Until, of course, when for no easily discernible reason it just doesn’t work anymore. When the technician finally gets here next Friday maybe he or she will be able to easily identify what threw everything into a tailspin with the appliance. I realize that sometimes an appliance is just ‘a lemon’ and they can’t get it working correctly. There isn’t always a good explanation.
As for me, I realize that my sadness and grief have been ‘acting up’ because of a couple of triggering things. There is melancholy about having another birthday without my husband present. There are also all the promotions and emails about Father’s Day being this weekend. I can pinpoint particular reasons for the undercurrent of sadness to currently be heightened and agitated. But other times the sadness rises up like a tidal wave for no apparent reason. There isn’t always a good explanation. It sometimes seemingly comes out of nowhere with a vicious impact.

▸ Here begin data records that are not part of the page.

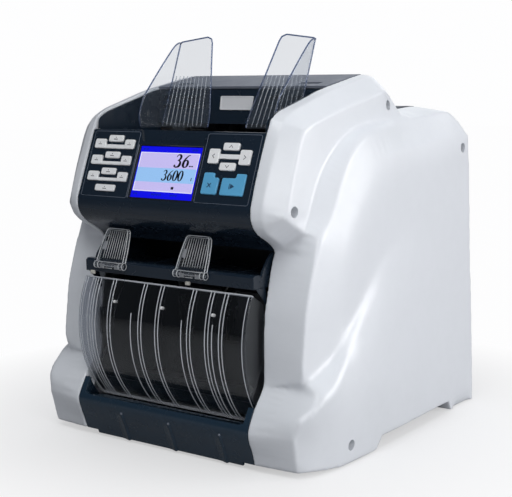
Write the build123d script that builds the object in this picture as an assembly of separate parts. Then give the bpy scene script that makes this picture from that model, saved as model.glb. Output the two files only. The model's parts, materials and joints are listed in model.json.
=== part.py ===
from build123d import *
import math
import os

# Two-pocket banknote counting machine: a hopper on top, a sloping control
# fascia, a reject tray below it and a stacker pocket behind a curved door.
# Working datum: x = 0 on the centre plane, front towards -Y, +X to the right
# seen from the front, z = 0 on the table. All lengths are millimetres.
# Unless a comment says otherwise, an outline is a list of (y, z) points.

# ---------------- shared dimensions ----------------
Y_SHIFT = -2.55                    # moves the origin to the centre of the whole machine
PANEL_IN = 100.0                   # inner face of each side panel
FRAME_IN, FRAME_OUT = 98.2, 99.7   # faces of each frame plate
FASCIA_HALF = 99.6                 # half width of the apron and fascia
SIDES = (-1, 1)                    # signs of x: left, right

SHAFT_R = 4.0
RUN = 0.05                         # radial running clearance
FIXING_R = 2.1                     # screw holes and tie rod ends in the frame

# shaft axes as (y, z)
PICKUP = (-92.0, 271.5)            # under the hopper floor
FEED = (-22.0, 268.0)              # behind the hopper
RETARD = (-16.0, 297.2)            # over the feed rollers
UPPER = (74.0, 236.0)              # upper transport rollers, at the back
LOWER = (86.0, 150.0)              # lower transport rollers
STACKER = (-18.0, 118.0)
DIVERTER = (-70.0, 192.0)
MOTOR = (70.0, 58.0)
TIE_RODS = [(-118.0, 205.0), (-134.0, 16.0), (120.0, 262.0), (132.0, 30.0), (8.0, 22.0)]

# panel screws: y, z, x of the skin, x of the screw head's seat
SCREWS = [(-130.0, 223.5, 127.0, 115.0), (23.2, 309.4, 129.0, 117.0),
          (139.0, 265.0, 147.0, 134.0), (-87.0, 17.5, 157.5, 144.0)]

DOOR_PIVOT = (-64.6, 107.0)
DOOR_PIVOT_R = 4.0
DOOR_R, DOOR_WALL = 97.7, 2.4      # outer radius and wall
DOOR_ARC = (-47.0, 28.3)           # degrees above the front horizontal
DOOR_HALF = 97.3                   # half width

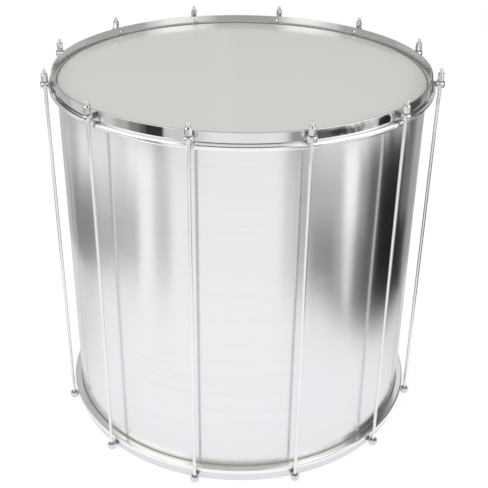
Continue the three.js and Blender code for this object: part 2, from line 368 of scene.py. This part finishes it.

The similarities between my refrigerator and my sadness are, of course, limited. The refrigerator will ultimately either be repaired or it won’t. My sadness about the death of my husband will never go away entirely. Grief morphs and mellows. I’ve grown accustomed to coping with it because it’s become a part of me.
Some types of losses are just not repairable. This issue with the refrigerator is aggravating and irritating, but in the grand scheme of things it’s not all that big a deal. The death of somebody you love with all your heart is overwhelming and devastating. It’s indescribably awful.
The best you can do is to do your best to cope with the situation. Figure out a way to make your life work, to move forward, to survive the new reality that is thrust upon you. We all have to deal with the problems that life throws at us, regardless of how big or small those problems happen to be. Life continues, and those of us fortunate enough to be here must go on as well.